Task brief = Quote the lines exactly, starting with the line that contains "doc.recompute()" and ending with the line that contains "points = [vertex.co", and leave out all other lines.

Information shown =

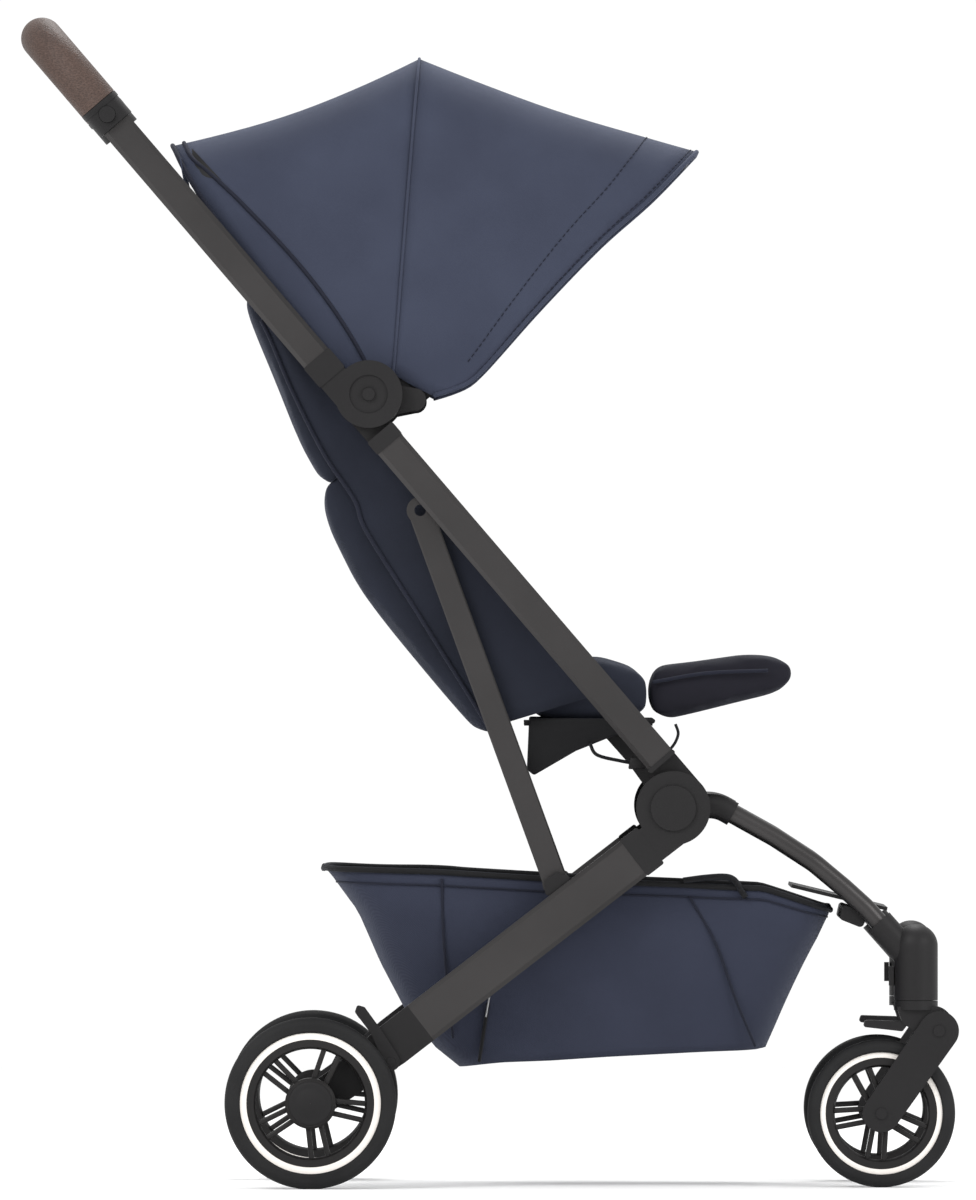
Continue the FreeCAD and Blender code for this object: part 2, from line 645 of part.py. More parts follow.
def seat():
    x, z = HUB
    pan = size("pan_z")
    top = pan + size("pan_thick")
    plate = [(x - 132, pan), (x - 18, pan), (x - 18, top), (x - 132, top)]
    web = [(x - 11, z, 0), (x + 11, z, 0), (x + 8, z + 30, 20), (x - 20, pan + 1), (x - 70, pan + 1),
           (x - 40, z + 40, 30)]
    blank = plates("seat_frame", [(plate, -1, "seat_y * 0", "2 * seat_y - 20")] + [
        layer for way in (-1, 1) for layer in (
            (web, way, "bracket_y", "bracket_thick"),
            ((x, z, 17), way, "bracket_y", "bracket_thick * 2"))])
    keep("seat_frame", cut(blank, across("cross_radius", "400", HUB, 0)))
    blank.Label = "seat_frame_blank"
    base = top + 0.5
    plates("seat_cushion", [([(x - 134, base, 4), (x - 26, base, 6), (x - 25.6, base + 49, 16),
                              (x - 69, base + 56, 40), (x - 128, base + 34, 20)],
                             -1, "seat_y * 0", "2 * seat_y")])
    leg = [(x - 22.5, base + 5, 3), (x + 16, base + 5.2, 30), (x + 62, base + 14, 40),
           (x + 96, base + 25, 8), (x + 107, base + 42, 8), (x + 96, base + 51, 12),
           (x + 62, base + 55, 40), (x + 20, base + 51, 20), (x - 22.5, base + 48, 10)]
    plates("leg_rest", [(leg, -1, "rest_y * 0", "2 * rest_y")])


def backrest():
    """The padded lower half and the slimmer upper half, both leaning along the push tube."""
    lower = [(*on_tube(154, -104), 10), (*on_tube(200, -106), 40), (*on_tube(291, -105), 60),
             (*on_tube(331, -102), 40), (*on_tube(387, -88), 40), (*on_tube(414, -74), 8),
             (*on_tube(416, -54), 8), (*on_tube(380, -52), 30), (*on_tube(320, -66), 60),
             (*on_tube(200, -72), 60), (*on_tube(152, -76), 10)]
    upper = [(*on_tube(419, -68.6), 3), (*on_tube(461, -59.5), 60), (*on_tube(521, -39), 60),
             (*on_tube(592, -14.4), 5), (*on_tube(589, -2), 5), (*on_tube(521, -26), 60),
             (*on_tube(461, -45), 60), (*on_tube(420, -54), 4)]
    plates("backrest_lower", [(lower, -1, "back_y * 0", "2 * back_y")])
    plates("backrest_upper", [(upper, -1, "back_y * 0", "2 * back_y")])


def basket():
    wall = size("basket_wall")
    outer = [(-149, 276), (-118, 240, 40), (-98, 195, 60), (-78, 157, 40), (-50, 120, 12),
             (-32, 102, 14), (4, 108, 30), (236, 120, 14), (250, 130, 14), (288, 198, 60),
             (303, 232, 16), (303, 245, 2), (242, 264, 60), (46, 272, 60), (-42, 280, 30)]
    inner = [(-140, 290, 0), (-116 + wall, 241, 40), (-96 + wall, 195, 60), (-76 + wall, 158, 36),
             (-48, 122 + wall, 10), (-30, 105 + wall, 10), (4, 108 + wall, 30),
             (234, 120 + wall, 12), (248, 133 + wall, 12), (284, 198, 60),
             (299, 232, 14), (299, 290, 0)]
    body = doc.addObject("PartDesign::Body", "Body")
    pad(body, sketch_in(body, "XZ_Plane", [run(outer)]), "2 * basket_y")
    pocket(body, sketch_in(body, "XZ_Plane", [run(inner)]), "2 * basket_y - 2 * basket_wall")
    keep("basket", body)


def front_bar():
    x, z = HUB
    half = size("front_y") - size("front_tube") - 0.3
    bar = [(x + 148, z - 99, 3), (x + 168, z - 107, 4), (x + 174, z - 94, 3), (x + 151, z - 86, 3)]
    plates("front_crossbar", [(bar, -1, "front_y * 0", f"{2 * half}")])
    sheet_top = [(x + 105, z - 71), (x + 190, z - 91.5), (x + 190.7, z - 88.5), (x + 105.7, z - 68)]
    plates("foot_plate", [(sheet_top, -1, "front_y * 0", "2 * plate_y")])


for build in (push_tubes, fold_hinges, handle, hubs, rear_legs, brake_pedal, struts, front_legs,
              casters, wheels, canopy, seat, backrest, basket, front_bar):
    build()

doc.recompute()

for thing in doc.Objects:
    if any(word in thing.State for word in ("Invalid", "Error")):
        raise SystemExit(f"{thing.Label} failed: {thing.State}")
os.makedirs("parts", exist_ok=True)
for label, thing in nodes.items():
    if thing.Shape.isNull() or not thing.Shape.isValid():
        raise SystemExit(f"{label} has no valid shape")
for label, thing in nodes.items():
    thing.Shape.exportStep(f"parts/{label}.step")
    print(f"{label}: {thing.Shape.Volume / 1000:.1f} cm3, {len(thing.Shape.Solids)} solids")
print(len(nodes), "nodes")
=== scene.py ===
"""Folding travel stroller: fabric, wheels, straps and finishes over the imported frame.

Metres, +X forward, +Y to the stroller's left, +Z up.  Soft pieces are placed along the push tube
and the seat, from the joints of the frame.
"""
import json
import math

import bpy
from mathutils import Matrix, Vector, noise


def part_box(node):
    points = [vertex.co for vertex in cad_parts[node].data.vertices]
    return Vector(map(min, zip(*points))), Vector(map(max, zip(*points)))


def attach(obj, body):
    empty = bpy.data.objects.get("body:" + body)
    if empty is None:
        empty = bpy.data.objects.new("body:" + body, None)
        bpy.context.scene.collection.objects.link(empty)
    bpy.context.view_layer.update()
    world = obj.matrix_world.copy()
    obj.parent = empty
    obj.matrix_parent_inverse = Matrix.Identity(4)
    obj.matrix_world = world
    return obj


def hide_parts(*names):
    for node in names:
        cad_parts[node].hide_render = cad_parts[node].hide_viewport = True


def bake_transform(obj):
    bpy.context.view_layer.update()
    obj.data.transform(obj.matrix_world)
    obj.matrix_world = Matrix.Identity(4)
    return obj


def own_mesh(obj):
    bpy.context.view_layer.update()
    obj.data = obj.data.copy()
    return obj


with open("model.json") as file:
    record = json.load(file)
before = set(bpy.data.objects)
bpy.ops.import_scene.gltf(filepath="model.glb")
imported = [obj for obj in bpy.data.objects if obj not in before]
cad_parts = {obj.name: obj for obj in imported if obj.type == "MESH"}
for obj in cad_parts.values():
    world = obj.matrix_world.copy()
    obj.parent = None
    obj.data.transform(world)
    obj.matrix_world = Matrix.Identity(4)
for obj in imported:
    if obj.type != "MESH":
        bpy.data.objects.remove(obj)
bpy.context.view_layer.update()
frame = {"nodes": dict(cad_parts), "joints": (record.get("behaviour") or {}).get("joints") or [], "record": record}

PIVOT = {j["name"]: Vector(j["pos_m"]) for j in frame["joints"] if "pos_m" in j}
HUB = PIVOT["frame_fold"]
CANOPY = PIVOT["canopy_middle_turn"]
PUSH_SLOPE = math.radians(49.4)
TUBE_AHEAD = 0.0191
SIDES = (("right", -1), ("left", 1))
SPLINE_STEPS = 12
CANOPY_HALF, CANOPY_CORNER = 0.1688, 0.062
BACK_HALF, LINER_HALF, SEAT_HALF, REST_HALF, SLING_HALF = 0.146, 0.136, 0.143, 0.1345, 0.1485
PIPING_Y, WING_Y, STRAP_Y = 0.1545, 0.1515, -0.1505
REAR_WHEEL = {"ring_in": 0.0562, "hub": 0.0225, "angles": (67, 138, 210, 280, 351)}
FRONT_WHEEL = {"ring_in": 0.0492, "hub": 0.0135, "angles": (43, 115, 187, 263, 333),
               "half": 0.0085}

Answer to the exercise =
doc.recompute()

for thing in doc.Objects:
    if any(word in thing.State for word in ("Invalid", "Error")):
        raise SystemExit(f"{thing.Label} failed: {thing.State}")
os.makedirs("parts", exist_ok=True)
for label, thing in nodes.items():
    if thing.Shape.isNull() or not thing.Shape.isValid():
        raise SystemExit(f"{label} has no valid shape")
for label, thing in nodes.items():
    thing.Shape.exportStep(f"parts/{label}.step")
    print(f"{label}: {thing.Shape.Volume / 1000:.1f} cm3, {len(thing.Shape.Solids)} solids")
print(len(nodes), "nodes")
=== scene.py ===
"""Folding travel stroller: fabric, wheels, straps and finishes over the imported frame.

Metres, +X forward, +Y to the stroller's left, +Z up.  Soft pieces are placed along the push tube
and the seat, from the joints of the frame.
"""
import json
import math

import bpy
from mathutils import Matrix, Vector, noise


def part_box(node):
    points = [vertex.co for vertex in cad_parts[node].data.vertices]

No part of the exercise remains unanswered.